We believe this is not just an innovation problem. It is a capital design problem. And it needs fixing—not with more grants, but with better incentives.

Europe’s Quiet Capital Crisis

In Europe, the dynamics are even more dire. Despite world-class research institutions and a deep pool of scientific talent, the continent is chronically underfunded when it comes to early-stage biotech.

Part of the problem is structural. European pension funds manage over €3.3 trillion in assets. And yet, less than 0.1% is allocated to venture capital. Of that, a microscopic fraction reaches biotech.

This is not just suboptimal. It is a colossal misallocation of capital.

European pension funds—unlike hedge funds—are ideally suited to fund biomedical innovation. They have long-dated liabilities. They operate on intergenerational time horizons. They care about real-world impact. And they could easily tolerate the risk profile of biotech—if only the right vehicles existed.

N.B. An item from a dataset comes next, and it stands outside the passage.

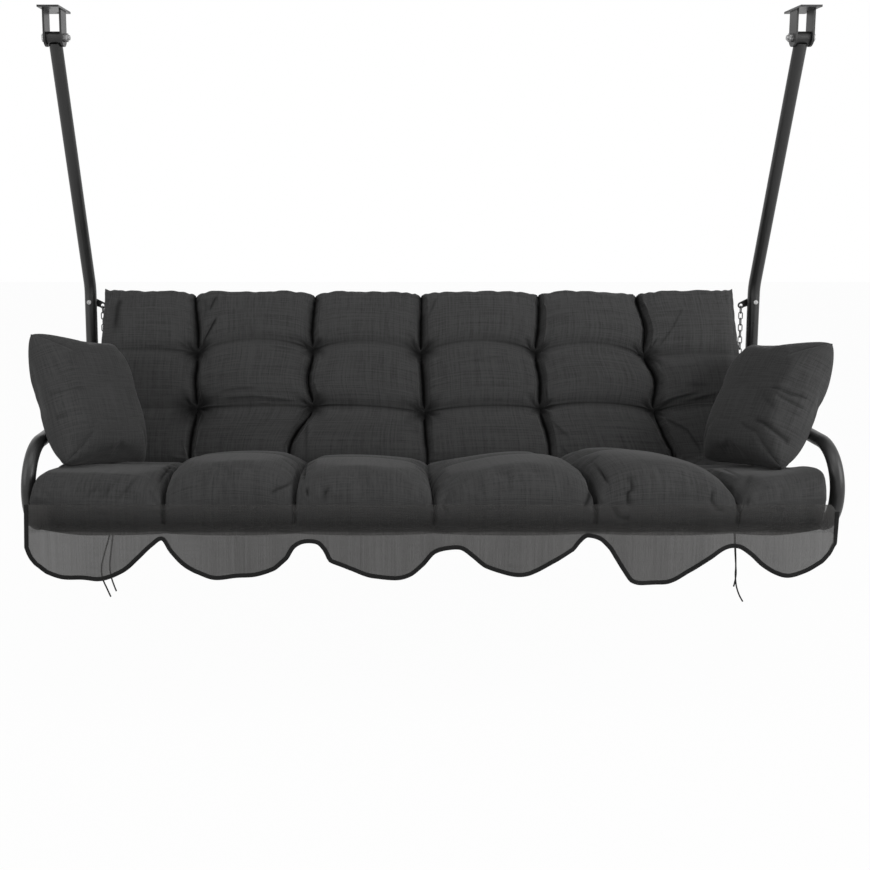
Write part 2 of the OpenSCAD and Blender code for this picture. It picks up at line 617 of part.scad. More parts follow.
// Bay and place of x along the cushion's front seam
function inside(x) = min(front_seams[bays] - 1, max(front_seams[0] + 1, x));
function bay_of(x) = len([for (seam = front_seams) if (inside(x) >= seam) seam]) - 1;
function place(x) = let (b = bay_of(x)) (inside(x) - front_seams[b]) / (front_seams[b + 1] - front_seams[b]);
function seam_point(x) = let (
    b = bay_of(x),
    y = seat_y(b, place(x), -1),
    z = seat_floor + seam_up - seam_dip(b, place(x)) - (seat_front - front_at) * deck_fall)
  [deck_y + y * cos(deck_slope) + z * sin(deck_slope), deck_z - y * sin(deck_slope) + z * cos(deck_slope)];
seam_z = seam_point(front_seams[0])[1];
// A point of the valance: t is 0 at the seam and 1 at the hem
function hung(p, t, rise, thick) = let (at = seam_point(p[0]))
  [p[0], at[0] - 1.6 - t * (9 + 5 * sin(p[0] * 1.9) + 3 * sin(p[0] * 4.3)) + thick,
    mix(at[1], seam_z - p[1] + rise, t)];

module valance() color([0.5, 0.49, 0.48]) skin([for (p = hem_line) concat(
  [for (t = [0, 0.35, 0.7, 1]) hung(p, t, binding_w, 0.7)],
  [for (t = [1, 0.7, 0.35, 0]) hung(p, t, binding_w, -0.7)])]);

module valance_binding() color(BLACK) skin([for (p = hem_line)
  [hung(p, 1, binding_w, 1.4), hung(p, 1, 0, 1.4), hung(p, 1, 0, -1.4), hung(p, 1, binding_w, -1.4)]]);

// ---- Ties ----

tie_x = 824;
tie_r = 1.6;
// Routes of the tie ends, from the knot under the rear rail, as steps from the rail's middle
left_front = [[0, -4, -27], [0, -4, -40], [-6, -5, -80], [-16, -7, -120], [-28, -8, -160], [-36, -8, -195],
  [-34, -7, -225], [-24, -6, -252], [-14, -6, -276]];
left_rear = [[0, 4, -27], [0, 4, -40], [-2, 6, -80], [-8, 8, -120], [-14, 9, -160], [-18, 9, -195],
  [-15, 8, -225], [-8, 8, -250], [-2, 8, -266]];
right_front = [[0, -4, -27], [0, -4, -40], [2, -5, -80], [4, -6, -120], [7, -6, -160], [9, -5, -195],
  [9, -4, -215], [12, -6, -245], [20, -8, -270], [30, -9, -288]];
right_rear = [[0, 4, -27], [0, 4, -40], [3, 5, -80], [6, 5, -120], [9, 4, -160], [12, 3, -195],
  [13, 2, -215], [12, 4, -235], [9, 5, -252]];

// Point on a smooth curve through the route, at t from 0 to 1 between p1 and p2
function spline(p0, p1, p2, p3, t) = 0.5 * ((2 * p1) + (p2 - p0) * t
  + (2 * p0 - 5 * p1 + 4 * p2 - p3) * t * t + (3 * p1 - p0 - 3 * p2 + p3) * t * t * t);
function curve(route, n) = let (last = len(route) - 1) concat(
  [for (i = [0 : last - 1]) for (k = [0 : n - 1])
    spline(route[max(0, i - 1)], route[i], route[i + 1], route[min(last, i + 2)], k / n)],
  [route[last]]);
module cord(route, side) color(BLACK) {
  points = curve(route, 2);
  last = len(points) - 1;
  skin([for (i = [0 : last]) let (
      d = points[min(last, i + 1)] - points[max(0, i - 1)],
      w = -d / norm(d),
      u = cross([0, 1, 0], w) / norm(cross([0, 1, 0], w)),
      v = cross(w, u))
    [for (a = [0 : 45 : 315])
      [side * tie_x, rear_rail_y, rear_rail_z] + points[i] + tie_r * (cos(a) * u + sin(a) * v)]]);
}
module tie_left_front() cord(left_front, -1);
module tie_left_rear() cord(left_rear, -1);
module tie_right_front() cord(right_front, 1);
module tie_right_rear() cord(right_rear, 1);

// Cord loops round the rear rail, each with its knot
module tie_loops() color(BLACK) both_sides() translate([tie_x, rear_rail_y, rear_rail_z]) {
  for (x = [-2.2, 2.2]) translate([x, 0, 0]) rotate([0, 90, 0])
    rotate_extrude($fn = 64) translate([rail_r + 2, 0]) circle(1.8, $fn = 20);
  translate([0, 0, -rail_r - 7]) rotate([0, 90, 0]) sphere(r = 6, $fn = 32);
}

beam_bracket_left();
beam_bracket_right();
pivot_bolts();
pivot_nuts();
hanger_left();
hanger_right();
pivot_bushes();
side_frame_left();
side_frame_right();
joint_plates();
front_rail();
rear_rail();
deck_struts();
deck_grid();
frame_bolts();
frame_nuts();
rail_bolts();
tube_plugs();
chain_plates();
chain_left();
chain_right();
hinge_brackets();
hinge_bolts();
hinge_nuts();
back_frame();
back_struts();
back_grid();
back_plugs();
chain_eyes();
eye_nuts();
seat_cushion();
valance();
valance_binding();
back_cushion();
back_straps();
pillow_left();
pillow_right();
tie_loops();
tie_left_front();
tie_left_rear();
tie_right_front();
tie_right_rear();
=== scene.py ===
"""Hanging garden swing seat: tubes, wire deck, chains, stuffed cushions, valance and ties."""
import math

import bmesh
import bpy
from mathutils import Matrix, Vector, noise


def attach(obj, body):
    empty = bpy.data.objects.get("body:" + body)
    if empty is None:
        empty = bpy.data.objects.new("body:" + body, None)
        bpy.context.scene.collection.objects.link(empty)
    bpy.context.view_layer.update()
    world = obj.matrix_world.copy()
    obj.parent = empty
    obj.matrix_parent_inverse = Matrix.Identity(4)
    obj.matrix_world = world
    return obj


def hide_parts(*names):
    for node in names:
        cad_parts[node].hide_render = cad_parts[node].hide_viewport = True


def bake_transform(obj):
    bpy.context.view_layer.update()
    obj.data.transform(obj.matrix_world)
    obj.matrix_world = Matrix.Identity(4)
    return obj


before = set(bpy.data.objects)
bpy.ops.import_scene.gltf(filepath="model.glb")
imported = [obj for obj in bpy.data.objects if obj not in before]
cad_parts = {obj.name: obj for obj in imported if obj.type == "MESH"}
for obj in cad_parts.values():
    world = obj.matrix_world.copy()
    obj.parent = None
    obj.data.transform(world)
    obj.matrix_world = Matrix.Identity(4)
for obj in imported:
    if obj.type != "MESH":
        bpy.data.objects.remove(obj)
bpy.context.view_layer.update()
scene = bpy.context.scene

# ---- Sizes, in metres ----

PIVOT_DROP = 0.070
ARM_R = 0.097
ARM_MID = (-0.231, -PIVOT_DROP - 1.051)
DECK_SLOPE = math.radians(5)
RAIL_R = 0.015
WIRE_D = 0.005
REAR_RAIL_AT = 0.310
HINGE_AT = REAR_RAIL_AT + 0.036
RECLINE = math.radians(21)
BACK_TUBE_R = 0.0125

deck_mid = Vector((0, ARM_MID[0] - ARM_R * math.sin(DECK_SLOPE), ARM_MID[1] - ARM_R * math.cos(DECK_SLOPE)))
DECK = Matrix.Translation(deck_mid) @ Matrix.Rotation(-DECK_SLOPE, 4, "X")
rear_rail = DECK @ Vector((0, REAR_RAIL_AT, 0))
hinge = DECK @ Vector((0, HINGE_AT, 0))
BACK = Matrix.Translation(hinge) @ Matrix.Rotation(-RECLINE, 4, "X")

# Front rail, on the arms' round front, seen from the deck
FRONT_RAIL_AHEAD = 0.038
front_rail_drop = math.sqrt(ARM_R ** 2 - FRONT_RAIL_AHEAD ** 2)
front_rail = DECK.inverted() @ Vector((0, ARM_MID[0] - FRONT_RAIL_AHEAD, ARM_MID[1] - front_rail_drop))
deck_fall = front_rail.z / (REAR_RAIL_AT - front_rail.y)

# Seat cushion, in the deck's frame
SEAT_GAP = 0.0006
SEAT_FLOOR = front_rail.z + RAIL_R + WIRE_D + SEAT_GAP
SEAT_FRONT = -0.158
SEAT_DEPTH = 0.404
SEAM_UP = 0.052
SEAT_CROWN = 0.124
FRONT_SEAMS = [-0.896, -0.600, -0.310, 0.0, 0.360, 0.676, 0.868]
REAR_SEAMS = [-0.872, -0.590, -0.296, 0.0, 0.296, 0.590, 0.872]
BAYS = 6

# Back cushion, in the back's frame
BACK_LOW = 0.062
BACK_HIGH = 0.538
BACK_CROWN = 0.118
BACK_GAP = 0.004
BACK_PLANE = -BACK_TUBE_R - BACK_GAP - BACK_CROWN / 2

# Room that the two cushions' covers leave for their swelling
SEAT_ROOM = 0.006
BACK_ROOM = 0.004

# Flat cloth of one cushion and of one pillow, which sets the scale of the weave
CUSHION_CLOTH = (1.8, 0.52)
PILLOW_CLOTH = 0.4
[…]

At Capital for Cures, we are actively building those vehicles.

Visualizing Fragility

To illustrate the point, consider this simple chart. It captures how different funding sources impact systemic fragility in biotech:

  • NIH grants offer stability but at the cost of boldness
  • VC introduces volatility but is often too late
  • Pension funds sit idle—despite their immense potential
  • Venture philanthropy uniquely offers low fragility and catalytic potential

The goal is to fund in the green zone—where ideas are still fragile, but the capital is antifragile.

Shifting the Overton Window

Arguing that NIH funding should decrease is not just contrarian. It is currently unthinkable within the Overton window—the spectrum of socially acceptable discourse.

But windows move.

And just as Taleb’s early critiques of over-optimization, debt-fueled growth, and systemic fragility were once fringe—and are now canonical—so too must we expand the boundaries of debate in biomedical finance.

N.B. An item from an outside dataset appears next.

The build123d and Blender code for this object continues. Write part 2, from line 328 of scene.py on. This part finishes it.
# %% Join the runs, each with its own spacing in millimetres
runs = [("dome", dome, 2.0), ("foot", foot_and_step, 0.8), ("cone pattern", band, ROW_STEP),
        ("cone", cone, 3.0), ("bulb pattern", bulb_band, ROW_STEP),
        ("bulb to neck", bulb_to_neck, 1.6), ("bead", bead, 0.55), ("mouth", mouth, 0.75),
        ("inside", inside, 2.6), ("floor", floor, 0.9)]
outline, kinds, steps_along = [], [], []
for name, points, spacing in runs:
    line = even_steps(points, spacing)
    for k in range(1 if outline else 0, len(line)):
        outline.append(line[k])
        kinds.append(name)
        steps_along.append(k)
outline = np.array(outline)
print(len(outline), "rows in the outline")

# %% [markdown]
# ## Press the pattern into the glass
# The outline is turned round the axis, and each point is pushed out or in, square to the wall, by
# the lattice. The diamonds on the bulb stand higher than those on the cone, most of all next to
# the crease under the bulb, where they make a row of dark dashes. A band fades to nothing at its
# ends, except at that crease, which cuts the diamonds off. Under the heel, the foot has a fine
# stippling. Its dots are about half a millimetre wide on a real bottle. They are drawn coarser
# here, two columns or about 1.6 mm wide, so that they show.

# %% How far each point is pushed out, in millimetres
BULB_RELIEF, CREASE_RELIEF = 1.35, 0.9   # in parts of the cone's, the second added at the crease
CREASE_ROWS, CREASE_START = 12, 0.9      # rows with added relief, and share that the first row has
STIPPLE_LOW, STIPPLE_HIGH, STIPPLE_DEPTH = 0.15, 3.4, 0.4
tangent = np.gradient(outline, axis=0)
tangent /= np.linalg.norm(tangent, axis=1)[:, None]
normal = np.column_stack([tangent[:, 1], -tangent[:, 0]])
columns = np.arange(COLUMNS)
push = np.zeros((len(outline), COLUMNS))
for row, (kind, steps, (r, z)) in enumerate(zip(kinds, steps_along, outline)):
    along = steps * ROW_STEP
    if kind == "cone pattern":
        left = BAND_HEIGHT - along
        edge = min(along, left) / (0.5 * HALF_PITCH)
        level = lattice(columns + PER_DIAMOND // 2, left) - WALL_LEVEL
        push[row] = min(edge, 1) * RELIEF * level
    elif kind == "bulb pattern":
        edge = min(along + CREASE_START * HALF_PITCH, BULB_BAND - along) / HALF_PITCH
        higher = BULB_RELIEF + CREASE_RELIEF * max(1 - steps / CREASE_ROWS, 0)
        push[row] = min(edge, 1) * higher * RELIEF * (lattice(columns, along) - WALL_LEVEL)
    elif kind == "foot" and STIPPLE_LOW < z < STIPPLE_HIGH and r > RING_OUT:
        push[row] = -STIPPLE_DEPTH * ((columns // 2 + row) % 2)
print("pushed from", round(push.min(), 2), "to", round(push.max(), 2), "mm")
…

To shift capital flows, we must first shift the conversation.

This blog, this platform, and Capital for Cures as an initiative exist to make those shifts thinkable. Fundable. Scalable.

Final Thoughts: A System Worth Stressing

Let me be clear: science is a public good. The NIH has done immense good. But the next frontier of biomedical breakthroughs will not come from pouring more money into the same pipes.

It will come from reengineering the capital stack. From welcoming volatility. From giving ideas room to fail early and succeed wildly.

This is what Taleb means by “via negativa”: don’t add more. Subtract what no longer works.

Let go of the comfort. Reclaim the edge.

Postscript: For readers in Brussels, Berlin, or Bethesda tempted to send angry emails—rest assured, this is not an argument to dismantle the NIH or its European equivalents. It is an argument to rethink our dependencies. Funding is a tool, not a religion. And sometimes, the best thing a system can do… is step aside.